Milord, lui répliqua le Seigneur Anglois, avant de répondre à vos
offres, permettez-moi de faire apporter mon soupé devant vous. On lui
sert au même instant un hachis fait du reste d’un gigot, dont il avoit
dîné. Se tournant alors vers M. Walpole : Milord,
ajouta-t’il, pensez-vous qu’un homme qui se contente d’un pareil repas,
soit un homme que la Cour puisse aisément gagner ? Dites au Roi ce que
vous avez vu ; c’est la seule réponse que j’aie à lui
faire. »
Ce trait d’histoire renferme l’essence de la plus pure philosophie ;
& quiconque, se trouvant placé au dessous des Grands par le malheur
de la naissance ou l’inconstance de la fortune, voudra bien méditer sur
l’héroïque fermeté dont il offre l’exemple, apprendra à vivre du lait de
ses vaches, & du fruit de son jardin ; sçaura résister aux
politesses des Grands, tant qu’il aura quelque chose à perdre ; & se
dira cent fois par jour : C’est mon louis que l’on caresse ; quand je
m’en serai laissé epouiller, on ne me croira plus digne que du plus
profond mépris, & ce sera en riant de ma sottise, que l’on
m’éclairera sur mon imprudence.
En songeant cobien les hommes sont orgueilleux, on croiroit que le seul
amour propre doive suffire à ins-pirer ces grandes maximes
qu’ont suivi quelques hommes qui ont sçu rester dans leur état.

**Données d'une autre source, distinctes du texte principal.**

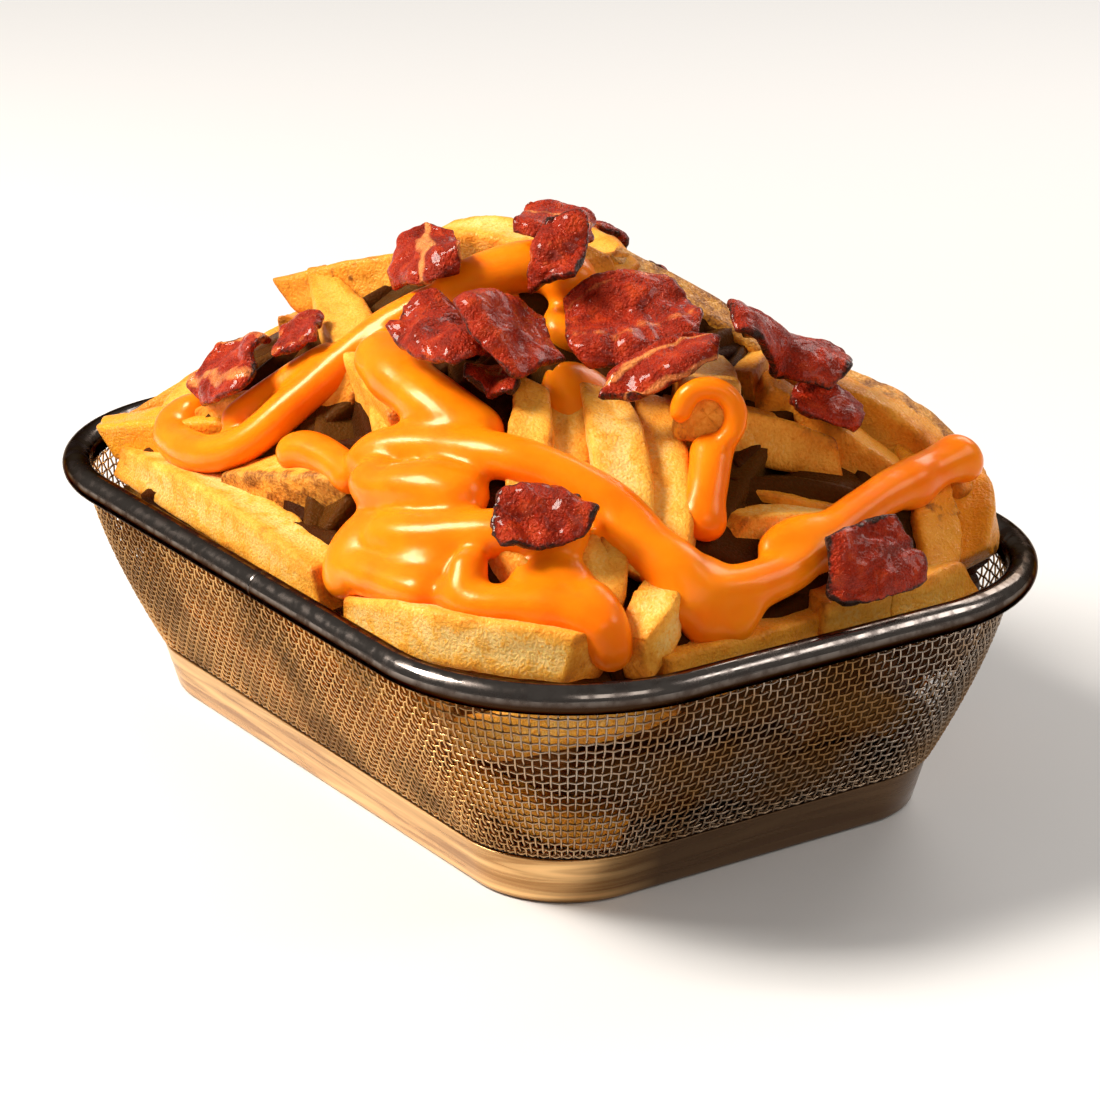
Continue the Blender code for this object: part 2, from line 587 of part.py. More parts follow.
def keep_largest_body(mesh):
    """Drop loose scraps and the walls of sealed hollows, and leave triangles."""
    work = bmesh.new()
    work.from_mesh(mesh)
    bmesh.ops.triangulate(work, faces=work.faces)
    bmesh.ops.dissolve_degenerate(work, edges=work.edges, dist=0.002 * MM)
    bmesh.ops.dissolve_limit(work, angle_limit=FLAT_ANGLE, verts=work.verts, edges=work.edges)
    bmesh.ops.triangulate(work, faces=work.faces)
    left = set(work.verts)
    islands = []
    while left:
        frontier = [left.pop()]
        island = set(frontier)
        while frontier:
            vertex = frontier.pop()
            for edge in vertex.link_edges:
                other = edge.other_vert(vertex)
                if other not in island:
                    island.add(other)
                    left.discard(other)
                    frontier.append(other)
        islands.append(island)
    islands.sort(key=len)
    scraps = [vertex for island in islands[:-1] for vertex in island]
    bmesh.ops.delete(work, geom=scraps, context="VERTS")
    work.to_mesh(mesh)
    work.free()


def surface_tree(obj):
    """A search tree over an object's triangles."""
    work = bmesh.new()
    work.from_mesh(obj.data)
    tree = BVHTree.FromBMesh(work)
    work.free()
    return tree


def resting_heights(centre, axes, spread, trees):
    """Highest thing under each sample of a patch, measured along the patch's normal."""
    along, across, normal = axes
    above = 40.0 * MM
    heights = np.full((len(spread[0]), len(spread[1])), BACON_DEEPEST)
    for i, u in enumerate(spread[0]):
        for j, v in enumerate(spread[1]):
            start = Vector(centre + along * u + across * v + normal * above)
            for tree in trees:
                hit = tree.ray_cast(start, Vector(-normal))
                if hit[0] is not None:
                    heights[i, j] = max(heights[i, j], above - hit[3])
    return heights


def bacon_mesh(name, centre, length, width, turn, curl, face, trees, rng):
    """A thin wavy piece that rests on the highest points beneath it."""
    centre = np.array(centre) * MM
    normal = heap_normal(centre[0], centre[1])
    if face is not None:
        tilt, towards = (math.radians(angle) for angle in face)
        normal = np.array((math.sin(tilt) * math.cos(towards), math.sin(tilt) * math.sin(towards),
                           math.cos(tilt)))
    heading = np.array((math.cos(math.radians(turn)), math.sin(math.radians(turn)), 0.0))
    along = heading - normal * (heading @ normal)
    along /= np.linalg.norm(along)
    across = np.cross(normal, along)
    steps_u, steps_v = BACON_STEPS
    fine_u = np.linspace(-0.5, 0.5, steps_u * BACON_SAMPLES + 1) * length * MM
    fine_v = np.linspace(-0.5, 0.5, steps_v * BACON_SAMPLES + 1) * width * MM
    heights = resting_heights(centre, (along, across, normal), (fine_u, fine_v), trees)
    rests = np.empty((steps_u + 1, steps_v + 1))
    for i in range(steps_u + 1):
        for j in range(steps_v + 1):
            near_u = slice(max((i - 1) * BACON_SAMPLES, 0), (i + 1) * BACON_SAMPLES + 1)
            near_v = slice(max((j - 1) * BACON_SAMPLES, 0), (j + 1) * BACON_SAMPLES + 1)
            rests[i, j] = heights[near_u, near_v].max()
    u, v = np.meshgrid(np.linspace(-1, 1, steps_u + 1), np.linspace(-1, 1, steps_v + 1), indexing="ij")
    phase = rng.uniform(0.0, 2 * math.pi, 3)
    wave = 0.5 * curl * MM * (1 + np.sin(2.6 * u + 1.4 * v + phase[0]) * np.cos(1.9 * v + phase[1]))
    settled = rests.copy()
    for _ in range(3):
        blurred = settled.copy()
        blurred[1:-1, 1:-1] = 0.25 * (settled[:-2, 1:-1] + settled[2:, 1:-1]
                                      + settled[1:-1, :-2] + settled[1:-1, 2:])
        settled = np.maximum(blurred, rests)
    lower = settled + BACON_CLEARANCE + wave
    ragged = 1 + 0.10 * np.sin(3.1 * v + phase[2]) + 0.06 * rng.uniform(-1, 1, u.shape)
    edge_u = u * length / 2 * MM * ragged * (1 - 0.22 * v ** 2)
    edge_v = v * width / 2 * MM * (1 - 0.25 * u ** 2 + 0.08 * np.sin(2.2 * u + phase[0]))
    under = centre + (edge_u[..., None] * along + edge_v[..., None] * across
                      + lower[..., None] * normal)
    over = under + BACON_THICKNESS * normal
    return plate_mesh(name, under, over)


def plate_mesh(name, under, over):
    """A closed plate between two grids of points, both faces split into triangles alike."""
    rows, columns = under.shape[:2]
    points = [tuple(point) for point in np.vstack([under.reshape(-1, 3), over.reshape(-1, 3)])]
    lift = rows * columns
    faces = []
    for i in range(rows - 1):
        for j in range(columns - 1):
            a = i * columns + j
            b = a + columns
            faces += [(a, a + 1, b + 1), (a, b + 1, b)]
            faces += [(a + lift, b + 1 + lift, a + 1 + lift), (a + lift, b + lift, b + 1 + lift)]
    border = [j for j in range(columns)]
    border += [i * columns + columns - 1 for i in range(1, rows)]
    border += [(rows - 1) * columns + j for j in range(columns - 2, -1, -1)]
    border += [i * columns for i in range(rows - 2, 0, -1)]
    for place, start in enumerate(border):
        end = border[(place + 1) % len(border)]
        faces += [(start, start + lift, end + lift), (start, end + lift, end)]
    mesh = bpy.data.meshes.new(name)
    mesh.from_pydata(points, [], faces)
    outwards(mesh)
    return mesh


def build_rim(parts, material):
    """The rolled rim: a tube round the top of the basket."""
    flat = rounded_outline(RIM_HALF_X, RIM_HALF_Y, RIM_CORNER)
    curve = bpy.data.curves.new("basket_rim", "CURVE")
    curve.dimensions = "3D"
    curve.bevel_depth = RIM_RADIUS
    curve.bevel_resolution = 3
    spline = curve.splines.new("POLY")
    spline.points.add(len(flat) - 1)
    for slot, (x, y) in zip(spline.points, flat):
        slot.co = (x, y, RIM_Z, 1.0)
    spline.use_cyclic_u = True
    return new_object("basket_rim", curve, parts, material)


def build_wall(parts, material):
    """The woven wall and floor: rings lofted from the rim to the floor, with a wall thickness."""
    heights = [WALL_TOP_Z - share * (WALL_TOP_Z - WALL_LOW_Z) for share in (0, 0.2, 0.42, 0.66, 0.86, 1)]
    rings = [outline_ring(RIM_HALF_X, RIM_HALF_Y, RIM_CORNER, wall_inset(z), z) for z in heights]
    turn_in = wall_inset(WALL_LOW_Z)
    for more, z in ((1.2 * MM, FLOOR_Z + 0.3 * MM), (3.6 * MM, FLOOR_Z)):
        rings.append(outline_ring(RIM_HALF_X, RIM_HALF_Y, RIM_CORNER, turn_in + more, z))
    mesh = mesh_from_rings("basket_mesh", np.array(rings), close_ends=False)
    work = bmesh.new()
    work.from_mesh(mesh)
    floor = [edge for edge in work.edges if edge.is_boundary
             and all(abs(vertex.co.z - FLOOR_Z) < 0.05 * MM for vertex in edge.verts)]
    bmesh.ops.contextual_create(work, geom=floor)
    bmesh.ops.recalc_face_normals(work, faces=work.faces)
    if sum(face.normal.z * face.calc_area() for face in work.faces) > 0:
        bmesh.ops.reverse_faces(work, faces=work.faces)
    work.to_mesh(mesh)
    work.free()
    made = new_object("basket_mesh", mesh, parts, material)
    shell = made.modifiers.new("Wall", "SOLIDIFY")
    shell.thickness = WALL_THICKNESS
    shell.offset = -1.0
    return made


def build_foot(parts, material):
    """The foot band: a drafted strip with a rounded lower edge and a narrow lip turned inwards."""
    inner_low = FOOT_DRAFT + FOOT_THICKNESS
    section = ((0.0, FOOT_HEIGHT), (FOOT_DRAFT - 0.2 * MM, FOOT_EDGE), (FOOT_DRAFT + FOOT_EDGE, 0.0),
               (FOOT_DRAFT + FOOT_LIP, 0.0), (FOOT_DRAFT + FOOT_LIP, FOOT_THICKNESS),
               (inner_low + FOOT_EDGE, FOOT_THICKNESS), (FOOT_THICKNESS, FOOT_HEIGHT))
    rings = [outline_ring(FOOT_TOP_HALF_X, FOOT_TOP_HALF_Y, FOOT_CORNER, inset, z)
             for inset, z in section]
    mesh = mesh_from_rings("basket_foot", np.array(rings), join_ends=True)
    return new_object("basket_foot", mesh, parts, material)


def build_heap(parts, rng, material):
    """The fries with the cheese poured over them, as one body."""
    meshes = [core_mesh()]
    meshes += placed_fries(rng)
    meshes += far_fries(rng)
    meshes += wall_fries(rng)
    meshes += rope_meshes(parts)
    meshes += pool_meshes()
    return fuse("fries", meshes, material, parts)


def build_bacon(parts, heap, rng, material):
    """The pieces of bacon, each resting on the heap and on the pieces before it."""
    trees = [surface_tree(heap)]
    for name, centre, length, width, turn, curl, face in BACON:
        mesh = bacon_mesh(f"bacon_{name}", centre, length, width, turn, curl, face, trees, rng)
        made = new_object(f"bacon_{name}", mesh, parts, material)
        trees.append(surface_tree(made))


def main():
    """Build the basket, the heap and the bacon."""
    clear_scene()
    rng = np.random.default_rng(SEED)
    parts = new_collection("cheese_fries")
    steel = new_material("polished_steel", (0.50, 0.46, 0.42), 0.22, 1.0)
    wire = new_material("steel_wire", (0.42, 0.36, 0.30), 0.35, 1.0)
    fried = new_material("fried_potato", (0.80, 0.48, 0.12), 0.55)
    cured = new_material("bacon", (0.45, 0.05, 0.03), 0.35)
    build_rim(parts, steel)
    build_wall(parts, wire)
    build_foot(parts, steel)
    heap = build_heap(parts, rng, fried)
    build_bacon(parts, heap, rng, cured)


main()
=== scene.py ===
"""Looks of the cheese fries with bacon, heaped in a wire-mesh serving basket.

Every piece is worked out as whole arrays from the sizes of the solid that it stands for: a polished rim,
a woven wire wall, a foot band, fries with cut ends, cheese poured over them and crumpled bacon.
Lengths are metres: sizes are millimetres times MM, and the tables are in plain millimetres.
A Texture is a noise's cell, its layers and its seed. A Mask is a patchy mask's scale, detail, low and high.
"""

import logging
import math
from dataclasses import dataclass
from enum import Enum

import bmesh
import bpy
import numpy as np
import numpy.typing as npt
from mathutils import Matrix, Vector
from mathutils.bvhtree import BVHTree


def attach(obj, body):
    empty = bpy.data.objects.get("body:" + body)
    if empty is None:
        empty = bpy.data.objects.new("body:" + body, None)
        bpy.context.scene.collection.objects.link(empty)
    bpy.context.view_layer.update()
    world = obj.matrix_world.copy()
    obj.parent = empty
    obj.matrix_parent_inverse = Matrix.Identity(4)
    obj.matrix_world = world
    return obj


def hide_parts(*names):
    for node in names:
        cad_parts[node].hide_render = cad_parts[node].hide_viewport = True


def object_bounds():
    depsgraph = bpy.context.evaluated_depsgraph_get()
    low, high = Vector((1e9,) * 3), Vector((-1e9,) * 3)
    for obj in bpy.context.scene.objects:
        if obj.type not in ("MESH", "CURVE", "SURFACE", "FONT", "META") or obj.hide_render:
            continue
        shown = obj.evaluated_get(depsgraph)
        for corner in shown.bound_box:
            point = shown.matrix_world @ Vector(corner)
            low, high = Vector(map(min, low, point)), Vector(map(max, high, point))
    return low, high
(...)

En
songeant combien les hommes sont petits, on n’est plus étonné de leur
voir tant d’aversion pour un état inférieur, qui les rend petits à leurs
propres yeux. Ils veulent en sortir, & croyent en sortir réellement
en se plaçant sur de petites éminences. Petits & vains, il est
impossible qu’ils ne se livrent d’eux-mêmes à toute l’indiscrétion des
Grands. Que feront ces derniers dans la circonstance toujours
renaissante d’un ennui profond & humiliant ? Prêcheront-ils des fous
qui viennent leur procurer du plaisir ? Non, ce seroit convertir la
morale en Roman, que d’attendre d’eux cet héroïque sacrifice. Il faut
donc que les hommes, manquant des qualités qui peuvent les rendre sages
naturellement, s’imposent des loix pour y remédier.